Studio album by Scandal'us
- Released: 7 May 2001
- Recorded: Sydney, 2001
- Genre: Pop
- Label: Song Zu; Festival Mushroom Records;
- Producer: Paul Gray

Singles from Scandal'us
- "Me, Myself & I" Released: 16 April 2001; "Make Me Crazy" Released: 2 July 2001;

= Startin' Somethin' =

Startin' Somethin' is the only album by Scandal'us, the winners of the second series of the Australian version of the talent program Popstars.

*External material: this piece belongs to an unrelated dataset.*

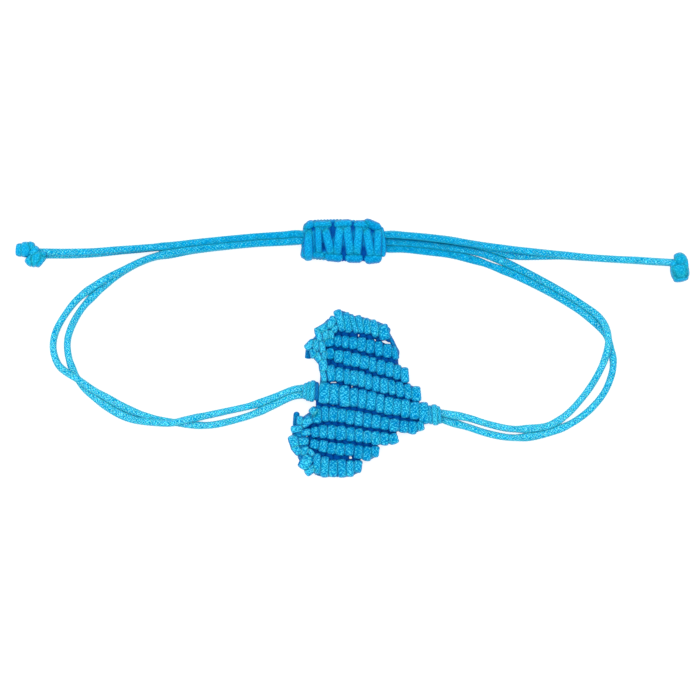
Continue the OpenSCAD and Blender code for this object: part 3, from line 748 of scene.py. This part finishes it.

It was released on 7 May 2001 and reached number two on the Australian Albums Chart.

==History==
Startin' Somethin was recorded in early 2001 while the Popstars program was airing on the Seven Network, and the show included footage of the group in the recording studio, laying down vocals for songs. It was the group's only album before disbanding.

==Track listing==

Startin' Somethin' track listing
| No. | Title | Writer(s) | Length |
|---|---|---|---|
| 1. | "Me, Myself & I" | Fred Johansson | 3:06 |
| 2. | "History" | Janski, Lars Johansen | 3:43 |
| 3. | "Think Again" | Adam Anders, Pamela Sheyne | 3:37 |
| 4. | "Make Me Crazy" | Barbara Griffin, Dinesh Wicks, Rupert Wingate | 2:57 |
| 5. | "Be That Way" | Gary Baker, George Teren, Jerry Williams | 3:20 |
| 6. | "You Bring Me Love" | Griffin, Wicks, Wingate | 2:56 |
| 7. | "Startin' Somethin'" | Keith Beauvais | 4:12 |
| 8. | "High on Your Love" | Waermo | 3:38 |
| 9. | "Love You To (Be My Baby)" | Paul Gray | 3:16 |
| 10. | "Hand on Your Heart" | Jon Albrink, James Day, James Gately | 3:14 |
| 11. | "I'm Not Gonna Cry (Na Na Na)" | John Keller, Gordon Pogoda | 3:15 |
| 12. | "Now That You're Gone" | King, Lehtonen | 3:32 |

==Charts==
===Weekly charts===

| Chart (2001) | Peak position |
|---|---|
| Australian Albums (ARIA) | 2 |

===Year-end charts===

| Chart (2001) | Position |
|---|---|
| Australian Albums (ARIA) | 83 |

==Certification==

| Region | Certification | Certified units/sales |
| Australia (ARIA) | Platinum | 70,000^{^} |
^{^} Shipments figures based on certification alone.